__Your instructions__: Make an exact copy of the entries below.

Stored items
◇ ◇ ◇ ◇

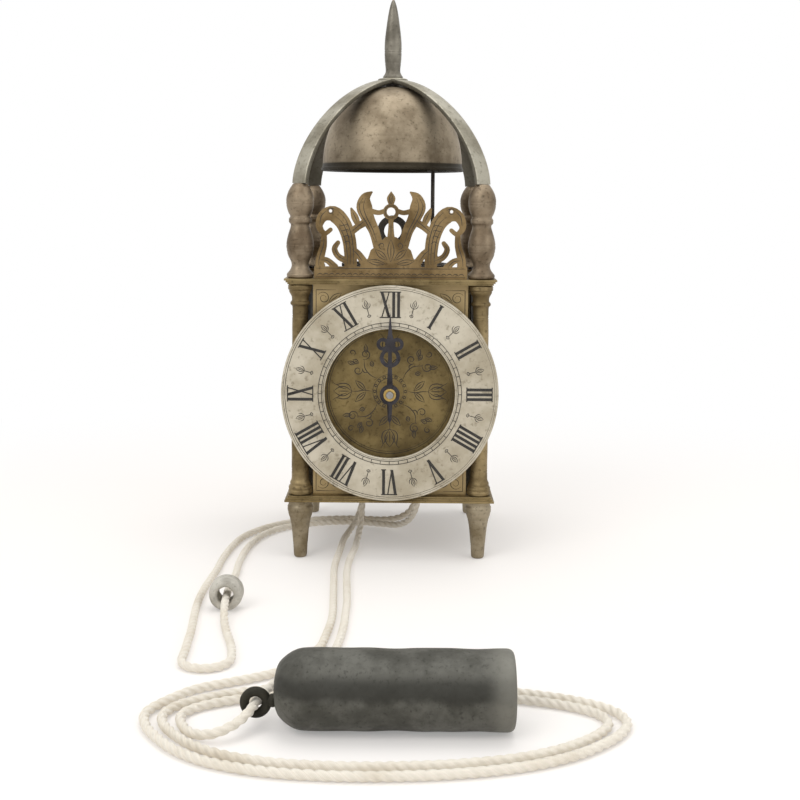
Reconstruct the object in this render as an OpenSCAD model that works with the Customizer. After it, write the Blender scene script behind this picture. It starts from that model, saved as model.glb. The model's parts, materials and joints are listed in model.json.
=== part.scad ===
// Lantern clock with one hour hand, verge and balance, count-wheel striking on a
// domed bell, and an endless rope whose driving weight lies on the floor in front.
// Millimetres, +Z up, floor at z = 0, the dial faces -Y, X = 0 is the middle.

/* [Case] */
// Width of the square base and top plates, mm
plate_w = 148; // [140:1:160]
// Thickness of the base and top plates, mm
plate_t = 4; // [3:0.5:6]
// Height of the feet under the base plate, mm
foot_h = 42; // [36:1:50]
// Height of the pillars between the plates, mm
pillar_h = 150; // [148:1:170]
// Distance of each pillar's axis from the middle, along X and along Y, mm
pillar_at = 63.5; // [62:0.5:66]
// Radius of a pillar's shaft at its middle, mm
pillar_r = 6; // [5:0.25:7]
// Height of the corner finials above the top plate, mm
finial_h = 66; // [58:1:74]
// Greatest radius of the corner finials, mm
finial_r = 9.8; // [8:0.2:10.5]
// Radius of the studs that join foot, pillar and finial, mm
stud_r = 3; // [2:0.25:3.5]

/* [Dial] */
// Outer radius of the chapter ring, mm
ring_r = 76; // [70:1:80]
// Inner radius of the chapter ring, mm
ring_in = 45.5; // [42:0.5:50]
// Thickness of the chapter ring, mm
ring_t = 1.8; // [1.2:0.1:3]
// Clearance between the plates' front edges and the chapter ring, mm
ring_clear = 0.4; // [0.3:0.1:2]
// Thickness of the dial plate and the back plate, mm
sheet_t = 2; // [1.5:0.25:3]
// Height of the raised wax numerals, mm
numeral_h = 0.2; // [0.1:0.05:0.4]
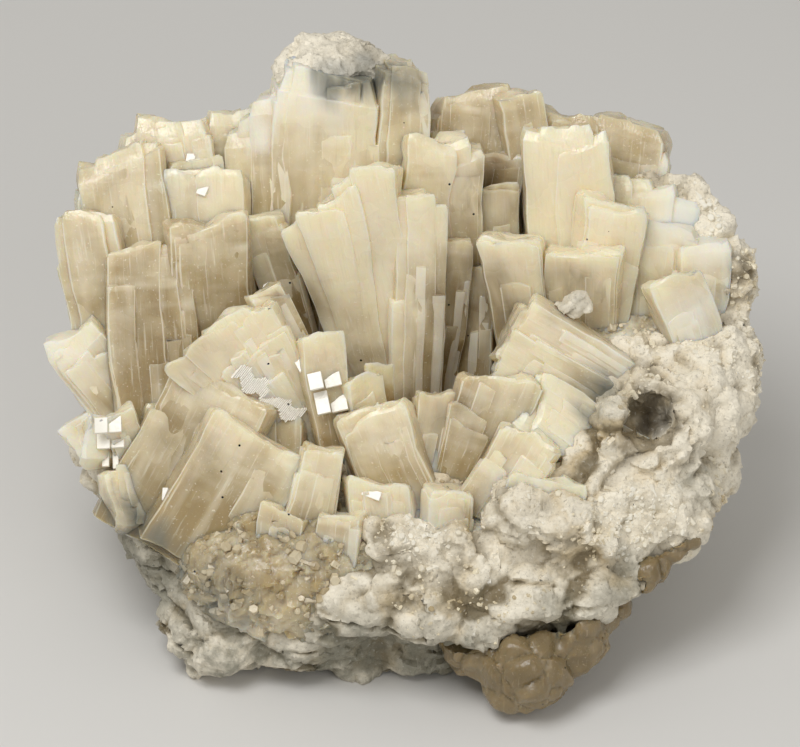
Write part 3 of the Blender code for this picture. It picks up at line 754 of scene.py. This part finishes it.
def rockMaterial(name, finish):
    material, nodes = tree(name)
    shader = nodes.nodes["Principled BSDF"]
    place = placeInMm(nodes)
    clouds = noiseAt(nodes, place, 14, 4, 0.6)
    patches = noiseAt(nodes, place, 6, 4, 0.6)
    grit = noiseAt(nodes, place, 0.8, 4, 0.7)
    height = add(nodes, "SeparateXYZ", {0: place}).outputs[2]
    low = spread(nodes, height, 34, 8)
    marksAndShade = add(nodes, "SeparateXYZ", {0: add(nodes, "Attribute", attribute_name="marksAndShade").outputs["Vector"]})
    # deep carries the painted shade of the recesses and the cavity
    frost, grey, deep = marksAndShade.outputs
    relief = add(nodes, "Attribute", attribute_name="relief").outputs["Fac"]
    colour = mixColour(nodes, spread(nodes, clouds, 0.40, 0.62), finish["white"], finish["tan"])
    # painted shade: darker in the valleys and the ledge cracks, whiter on the high lumps
    colour = mixColour(nodes, spread(nodes, relief, 0.5, 0.22), colour, finish["valleyShade"])
    colour = mixColour(nodes, maths(nodes, "MULTIPLY", frost, 0.85), colour, finish["white"])
    colour = mixColour(nodes, spread(nodes, relief, 0.55, 0.8, 0, 0.95), colour, finish["white"])
    colour = mixColour(nodes, spread(nodes, patches, 0.6, 0.76, 0, 0.4), colour, finish["grey"])
    # painted shade: darkest in the cavity and the recesses
    colour = mixColour(nodes, maths(nodes, "MULTIPLY", deep, 0.85), colour, finish["dark"])
    colour = mixColour(nodes, maths(nodes, "MULTIPLY", grey, 0.8), colour, finish["grey"])
    # painted shade: greyer low down towards the underside rim
    lowShade = maths(nodes, "MULTIPLY", low, spread(nodes, patches, 0.35, 0.6))
    colour = mixColour(nodes, maths(nodes, "MULTIPLY", lowShade, 0.8), colour, finish["grey"])
    colour = mixColour(nodes, spread(nodes, grit, 0.45, 0.25, 0, 0.6), colour, finish["dark"])
    # painted glints: tiny near-white specks on the grit
    colour = mixColour(nodes, spread(nodes, grit, 0.6, 0.8, 0, 0.8), colour, finish["paintedGlint"])
    nodes.links.new(colour, shader.inputs["Base Color"])
    rough = spread(nodes, grit, 0.4, 0.7, 0.6, 0.28)
    nodes.links.new(rough, shader.inputs["Roughness"])
    fine = maths(nodes, "MULTIPLY", facetsAt(nodes, place, 0.9), 0.5)
    bumpHeight = maths(nodes, "ADD", fine, maths(nodes, "MULTIPLY", grit, 0.25))
    bump = add(nodes, "Bump", {"Height": bumpHeight, "Distance": mm, "Strength": 0.9})
    nodes.links.new(bump.outputs[0], shader.inputs["Normal"])
    return material


# The pale rock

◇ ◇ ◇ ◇

__Answer for this exercise__:
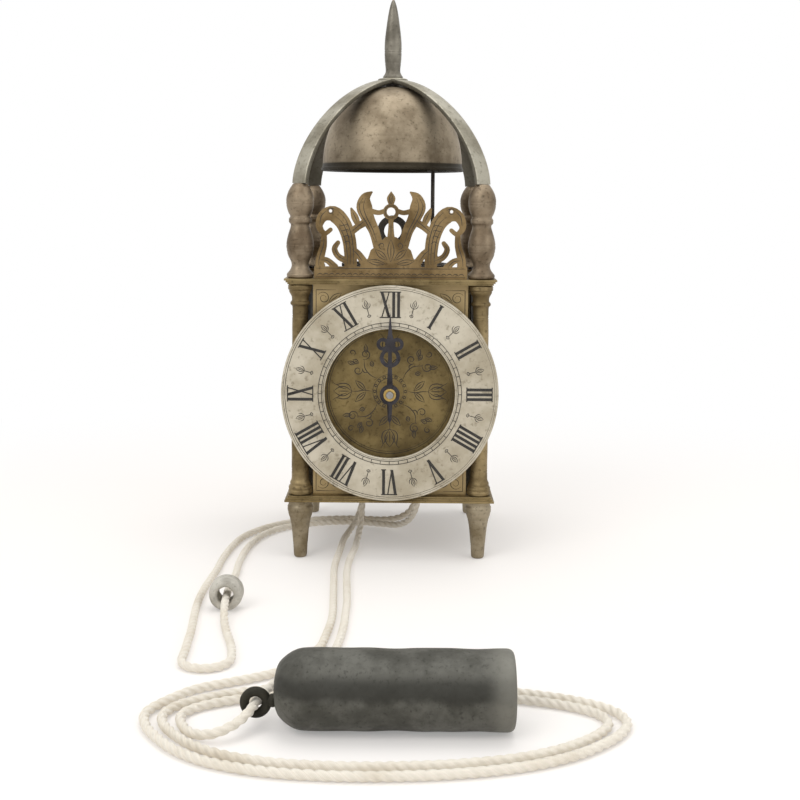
Reconstruct the object in this render as an OpenSCAD model that works with the Customizer. After it, write the Blender scene script behind this picture. It starts from that model, saved as model.glb. The model's parts, materials and joints are listed in model.json.
=== part.scad ===
// Lantern clock with one hour hand, verge and balance, count-wheel striking on a
// domed bell, and an endless rope whose driving weight lies on the floor in front.
// Millimetres, +Z up, floor at z = 0, the dial faces -Y, X = 0 is the middle.

/* [Case] */
// Width of the square base and top plates, mm
plate_w = 148; // [140:1:160]
// Thickness of the base and top plates, mm
plate_t = 4; // [3:0.5:6]
// Height of the feet under the base plate, mm
foot_h = 42; // [36:1:50]
// Height of the pillars between the plates, mm
pillar_h = 150; // [148:1:170]
// Distance of each pillar's axis from the middle, along X and along Y, mm
pillar_at = 63.5; // [62:0.5:66]
// Radius of a pillar's shaft at its middle, mm
pillar_r = 6; // [5:0.25:7]
// Height of the corner finials above the top plate, mm
finial_h = 66; // [58:1:74]
// Greatest radius of the corner finials, mm
finial_r = 9.8; // [8:0.2:10.5]
// Radius of the studs that join foot, pillar and finial, mm
stud_r = 3; // [2:0.25:3.5]

/* [Dial] */
// Outer radius of the chapter ring, mm
ring_r = 76; // [70:1:80]
// Inner radius of the chapter ring, mm
ring_in = 45.5; // [42:0.5:50]
// Thickness of the chapter ring, mm
ring_t = 1.8; // [1.2:0.1:3]
// Clearance between the plates' front edges and the chapter ring, mm
ring_clear = 0.4; // [0.3:0.1:2]
// Thickness of the dial plate and the back plate, mm
sheet_t = 2; // [1.5:0.25:3]
// Height of the raised wax numerals, mm
numeral_h = 0.2; // [0.1:0.05:0.4]
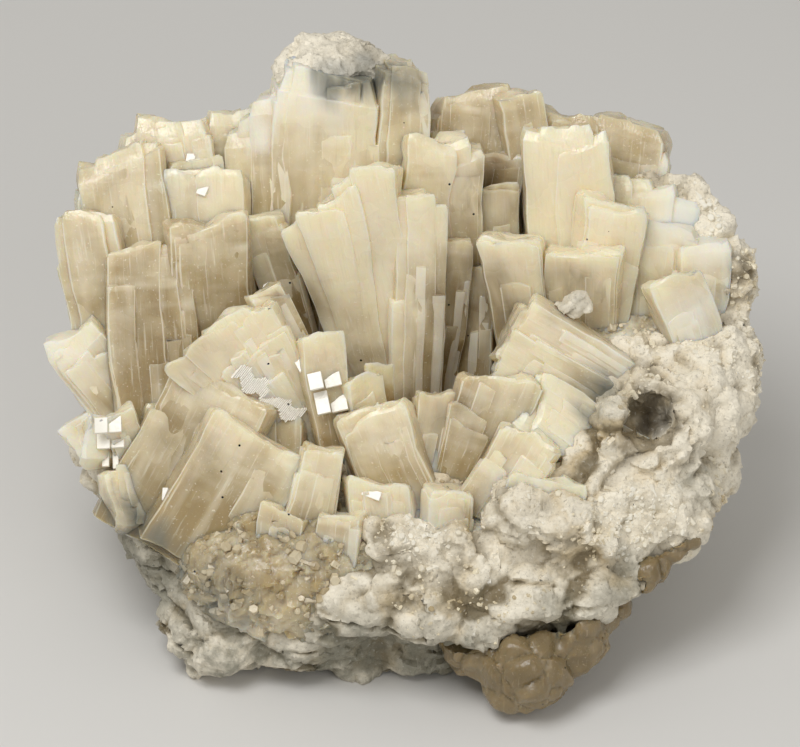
Write part 3 of the Blender code for this picture. It picks up at line 754 of scene.py. This part finishes it.
def rockMaterial(name, finish):
    material, nodes = tree(name)
    shader = nodes.nodes["Principled BSDF"]
    place = placeInMm(nodes)
    clouds = noiseAt(nodes, place, 14, 4, 0.6)
    patches = noiseAt(nodes, place, 6, 4, 0.6)
    grit = noiseAt(nodes, place, 0.8, 4, 0.7)
    height = add(nodes, "SeparateXYZ", {0: place}).outputs[2]
    low = spread(nodes, height, 34, 8)
    marksAndShade = add(nodes, "SeparateXYZ", {0: add(nodes, "Attribute", attribute_name="marksAndShade").outputs["Vector"]})
    # deep carries the painted shade of the recesses and the cavity
    frost, grey, deep = marksAndShade.outputs
    relief = add(nodes, "Attribute", attribute_name="relief").outputs["Fac"]
    colour = mixColour(nodes, spread(nodes, clouds, 0.40, 0.62), finish["white"], finish["tan"])
    # painted shade: darker in the valleys and the ledge cracks, whiter on the high lumps
    colour = mixColour(nodes, spread(nodes, relief, 0.5, 0.22), colour, finish["valleyShade"])
    colour = mixColour(nodes, maths(nodes, "MULTIPLY", frost, 0.85), colour, finish["white"])
    colour = mixColour(nodes, spread(nodes, relief, 0.55, 0.8, 0, 0.95), colour, finish["white"])
    colour = mixColour(nodes, spread(nodes, patches, 0.6, 0.76, 0, 0.4), colour, finish["grey"])
    # painted shade: darkest in the cavity and the recesses
    colour = mixColour(nodes, maths(nodes, "MULTIPLY", deep, 0.85), colour, finish["dark"])
    colour = mixColour(nodes, maths(nodes, "MULTIPLY", grey, 0.8), colour, finish["grey"])
    # painted shade: greyer low down towards the underside rim
    lowShade = maths(nodes, "MULTIPLY", low, spread(nodes, patches, 0.35, 0.6))
    colour = mixColour(nodes, maths(nodes, "MULTIPLY", lowShade, 0.8), colour, finish["grey"])
    colour = mixColour(nodes, spread(nodes, grit, 0.45, 0.25, 0, 0.6), colour, finish["dark"])
    # painted glints: tiny near-white specks on the grit
    colour = mixColour(nodes, spread(nodes, grit, 0.6, 0.8, 0, 0.8), colour, finish["paintedGlint"])
    nodes.links.new(colour, shader.inputs["Base Color"])
    rough = spread(nodes, grit, 0.4, 0.7, 0.6, 0.28)
    nodes.links.new(rough, shader.inputs["Roughness"])
    fine = maths(nodes, "MULTIPLY", facetsAt(nodes, place, 0.9), 0.5)
    bumpHeight = maths(nodes, "ADD", fine, maths(nodes, "MULTIPLY", grit, 0.25))
    bump = add(nodes, "Bump", {"Height": bumpHeight, "Distance": mm, "Strength": 0.9})
    nodes.links.new(bump.outputs[0], shader.inputs["Normal"])
    return material


# The pale rock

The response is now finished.